-- begin DATASET RECORDS --

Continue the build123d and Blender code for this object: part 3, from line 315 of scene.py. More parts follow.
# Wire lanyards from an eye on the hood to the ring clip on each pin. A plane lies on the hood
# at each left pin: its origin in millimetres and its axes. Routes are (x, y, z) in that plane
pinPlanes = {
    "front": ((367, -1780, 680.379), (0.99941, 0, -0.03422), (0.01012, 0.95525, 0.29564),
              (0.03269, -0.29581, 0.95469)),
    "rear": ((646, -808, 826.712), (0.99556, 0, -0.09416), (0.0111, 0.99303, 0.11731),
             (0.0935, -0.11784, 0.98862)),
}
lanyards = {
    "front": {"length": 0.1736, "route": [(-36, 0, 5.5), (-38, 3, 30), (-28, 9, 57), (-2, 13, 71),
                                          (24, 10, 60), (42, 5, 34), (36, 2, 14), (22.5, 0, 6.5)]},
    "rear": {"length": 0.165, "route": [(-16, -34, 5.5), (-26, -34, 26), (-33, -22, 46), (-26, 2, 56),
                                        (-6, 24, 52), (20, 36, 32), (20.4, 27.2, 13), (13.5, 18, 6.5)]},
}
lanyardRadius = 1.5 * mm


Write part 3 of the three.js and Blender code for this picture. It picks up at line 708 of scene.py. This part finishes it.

-- end DATASET RECORDS --

▸ DO THIS
State only the number of lines in these entries that contain "from".

▸ WORKED ANSWER
2